Можно ли считать Рубенса художником барокко? Пожалуй, это понятие, с трудом поддающееся и временному, и пространственному определению, довольно удачно вписывается в его уникальную двойственность. Нет никаких сомнений, что расцвет его творчества пришелся на пик развития этого художественного направления, появление которого специалисты соотносят с искусством римских иезуитов конца XVI века, вступившим в полное противоречие с требованиями гармонии и равновесия, превозносимыми мастерами Возрождения. Разумеется, следует с большой осторожностью говорить о характерных приметах времени применительно к конкретным людям, жившим и творившим в это время. Особенно это относится к Рубенсу, принадлежащему к тому типу художников, которые одновременно являются и выразителями духа своего времени, и его «маяками».
Любое новшество в эстетике поначалу раздражает, и в полном соответствии с общим правилом понятие барокко первое время употреблялось в уничижительном контексте. Оно означало излишество, отсутствие правил, чрезмерность во всем, самовосхваление. Словно жемчужина неправильной формы, оно бросало вызов идеалам Кватроченто. Подобно тому, как готика — самый утонченный и возвышенный стиль — идентифицировалась в эпоху Возрождения с варварским искусством восточных завоевателей-готов, барокко обязано своим расцветом Контрреформации. Католики, приступившие к восстановлению порушенных протестантами церквей, зашли в своем рвении гораздо дальше. Декоративные элементы, прежде служившие своего рода «притчей», иллюстрирующей Божественное Слово, в ходе реставрационных работ обрели статус гиперболы.

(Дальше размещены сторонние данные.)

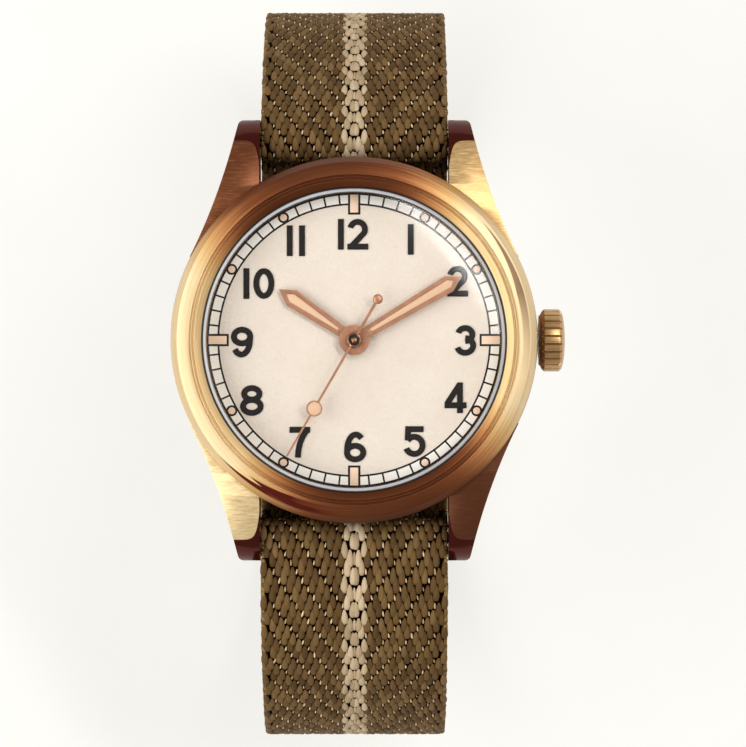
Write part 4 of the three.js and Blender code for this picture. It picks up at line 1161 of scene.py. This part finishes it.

Изобразительное искусство больше не желало ограничиваться простым рассказом, оно рвалось убеждать, доказывать, внушать. И не случайно теоретические проблемы искусства, до той поры трактуемые в основном второстепенными художниками, нашедшими себя в педагогике, постепенно перешли в ведение Церкви. Руку живописца направлял теперь духовный цензор: вначале эту роль взял на себя Тридентский собор, затем к делу подключились ученые-историки конгрегаций, рьяно следившие за исполнением постановлений отцов Церкви. Рубенсу пришлось познакомиться сразу с двумя из них: в Риме его контролировал Бороньо, в Атверпене — Агилон.